Immediately after arriving in Kodaikenal, we followed the advice of someone we had met at Sadhana and took a taxi to another village a few km's away where we heard you could rent bungalows for incredibly cheap. When we got to the village, or the road that the village was on, the taxi driver told us to just walk around and ask if there are places to rent, which we did. It took us a while to find a place, but we finally did. Like every bungalow, it was situated high in hills of a mountain. Unlike every bungalow, it hadn't been rented out for a year because it was about 20 minutes higher in those hills, leaving us winded every time we went up and down the mountain, and making the decision easier to stay in lawn chairs on the grass outside our door and just stare into the valleys and the clouds rolling over them.
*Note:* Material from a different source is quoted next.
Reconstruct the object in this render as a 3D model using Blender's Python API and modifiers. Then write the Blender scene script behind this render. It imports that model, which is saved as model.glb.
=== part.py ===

As far as meals were concerned this would have been a problem if it were not for the rastafarian french baker that came down the mountain every day. His name was Cyrille, he had dreads to his ankles, and he made the most delicious baked goods I have ever tasted, especially in India. If the rest of India is organized chaos, this place was a fairy tale, with bakers, waterfalls, Sarah's Palace (a restaurant where we ate outside and watched movies with the workers), monkeys, and a missionary landlord who bounced up and down those hills for half the year and ran a school for underprivileged youth in argentina for the other half. It was an amazing place to spend ten days.
Now, a week later, Taryn and I find ourselves working as extras in that same movie industry that left us so enraptured on our bus ride - Kaliwood. A friend told us about the opportunity, which includes accomodation, food, and 1,300 rupees a day for our five days of work. We were picked up by a taxi at five in the morning and transported to the epicenter of high art. I don't know what we expected, but so far the experience has been far from glamorous. My costume includes a suit that is too large for me and a pink shirt. We are playing audience members at an international robotic conference. Essentially, we sit around and read a lot. When we are not sitting around, we are being hurried from one position to another by about thirty different people, each with there own idea of where the white people should be. Being a Westerner in a film where every other person is Indian makes it hard to escape attention, try as we might. I think the group of Russian extras has the right idea - they just smoke cigarettes outside and ignore everything. However, I guess we should be happy to see Indian movie stars we have never heard of before. We might need to drop those names in a future situation.